What a Mature Risk Register Looks Like in Practice
Operational characteristics include:
- Version-controlled repository (GRC tool or structured SharePoint system)
- Quarterly formal review cadence
- Integration with ticketing systems
- Evidence hyperlinks embedded per entry
- Change log history
- Risk acceptance approval workflow
It should answer instantly:
- What are our top five risks?
- Who owns them?
- When will they be resolved?
- What proof exists?
- Has it been validated?
If your current SRA cannot answer those questions quickly, it is incomplete.
In Conclusion
A HIPAA Security Risk Assessment is not a deliverable and it is a starting point. If your process ends with a finalized report, you have identified risk. But HIPAA, under 45 CFR §164.308, requires more than identification. It requires reduction, documentation, and ongoing management. That lifecycle expectation is reinforced in federal guidance such as NIST Special Publication 800-66 Rev. 2, which frames risk management as continuous, not annual. A structured risk register is the bridge between analysis and action; it forces accountability through named owners, it demonstrates intent through target dates, it proves execution through documented evidence, it validates effectiveness through retesting, and most importantly, it shows regulators (including the HHS Office for Civil Rights) that your organization is not merely aware of risk, but actively governing it.

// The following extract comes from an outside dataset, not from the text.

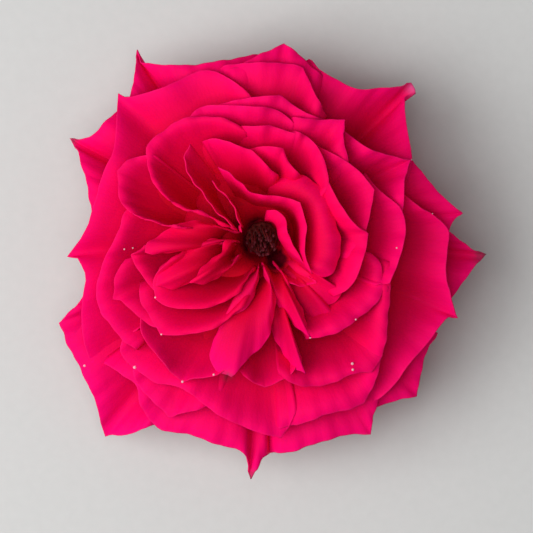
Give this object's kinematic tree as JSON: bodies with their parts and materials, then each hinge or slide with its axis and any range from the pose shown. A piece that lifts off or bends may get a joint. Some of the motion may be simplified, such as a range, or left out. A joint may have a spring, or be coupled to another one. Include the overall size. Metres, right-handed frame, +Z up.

When an auditor, insurer, or investigator asks, “What did you do about the risks you identified?” the answer should not be a narrative explanation. It should be a structured, timestamped, evidence-backed register that tells the story clearly. An SRA report explains what could go wrong, a risk register proves what you did about it. That distinction is what separates compliance paperwork from a defensible security program.